Good Trailers vs. Bad Trailers: Where Movie Marketers Go Wrong

I feel like Gollum and the One Ring when it comes to film trailers: I loveses them and I hateses them. I'm always eager for a look at the movies I'll be seeing in a few months, but I'm always terrified that the trailers will ruin the experience of watching those movies. One of the first things I learned as a film critic was how much more enjoyable it is to see a movie with no preconceptions whatsoever about it, and more than once I've seen a trailer for the first time after I saw the movie and knew to a certainty that if I'd seen the trailer first, it would have greatly lessened my enjoyment of that movie.

Movie fans know why: Because trailers give away far too much. All the best jokes. (That's such a standard that when the jokes in the trailer are terrible, it's a guarantee that the movie will be awful, because if those are the best attempts at humor the film can make ... so maybe even bad trailers do offer a valuable service in this respect.) The resolution of the sexual tension between the protagonists. The most surprising of the plot twists. And often, the ending of the film itself ... or hints enough that you can guess.

So why bother even seeing the movie at all?

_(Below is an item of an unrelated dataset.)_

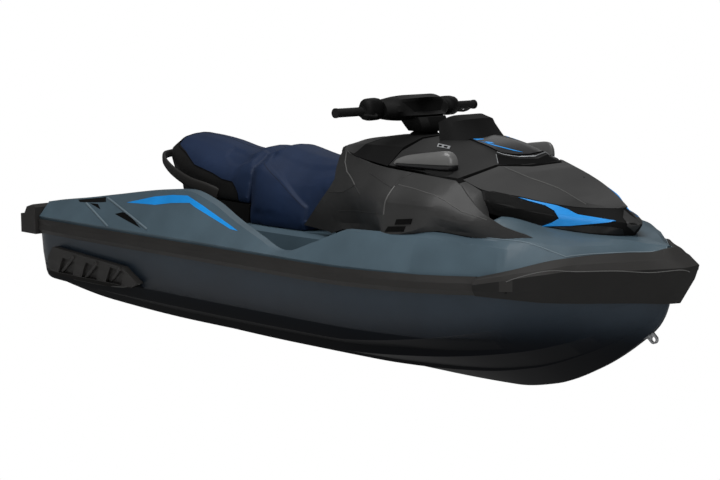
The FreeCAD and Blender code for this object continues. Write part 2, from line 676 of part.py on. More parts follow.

I don't mean to pick particularly on the doomed Nia Vardalos romantic comedy My Life in Ruins, because its terrible, terrible trailer is hardly unique in its awfulness. It just happens to be an excellent example at the moment of the worst that trailers can be. (Skip the next paragraph if you don't want the movie spoiled.)

It gives us sad-sack Vardalos who "hit rock bottom" a year earlier, and so she moved to Greece to be a tour guide. See, it's a pun, that title: not only is her life metaphorically in ruins, but now she spends her days squiring tourists around crumbling old buildings. Irony! The rest of the trailer offers unfunny jokes about stupid American sightseers, unfunny juvenile wordplay on Greek names that sound like toilet terms, unsurprising revelations about the goofy, unkempt bus driver Vardalos is forced to contend with on her tours, and finally a wacking huge nonbombshell in how that goofy, unkempt bus driver (played by Alexis Georgoulis) cleans up to look like a Calvin Klein underwear model who coincidentally is also perrrr-fect for lonely Vardalos. And everyone lives happily ever after.

I guess one could argue that the movie itself will be so cliched and obvious that even if you hadn't seen the trailer, you'd still guess from the opening moments of the movie how it will end ... and that that's exactly what most audiences want: no surprises, and the promise of a happy ending.

Maybe those trailers are doing their jobs correctly, then. Maybe I just don't like what they're selling.

I already suspected that I may well like Guy Ritchie's upcoming reboot of Sherlock Holmes, starring Robert Downey Jr. as the world's first consulting detective and Jude Law as his sidekick, Mr. Watson. And now that I've seen the brand-new teaser trailer, that suspicion is even stronger. This is what a trailer should do: offer hints as to what's in store for the viewer without giving away the store. And here we have some slam-bang action, a dose of rowdy violence, a couple clues about the good-natured (and sometimes not) contentiousness between Holmes and Watson, and a few little suggestions that this is not quite Conan Doyle's Holmes (featuring Rachel McAdams in lacy Victorian underwear and Holmes in handcuffs). There's the merest implication that the plot will have something to do with a nefarious bad guy. Holmes devotees can guess that one unnamed character we see is probably LeStrade, Holmes' nemesis on the London police force. It's everything certain Holmes purists will need to know to know that they won't want to see this movie, without wrecking the experience for those of us who cannot freakin' wait.

Maybe the best example of a great trailer is for imaginary movies, which cannot possibly spoil a plot that doesn't even exist. Check out this fan-made trailer for a Green Lantern that will never be made, starring Nathan Fillion:

YouTube user jaronpitts was forced to be genuinely creative because he's got no real movie to work from, and he succeeds in selling us a movie playing only in his head. That's some trailer.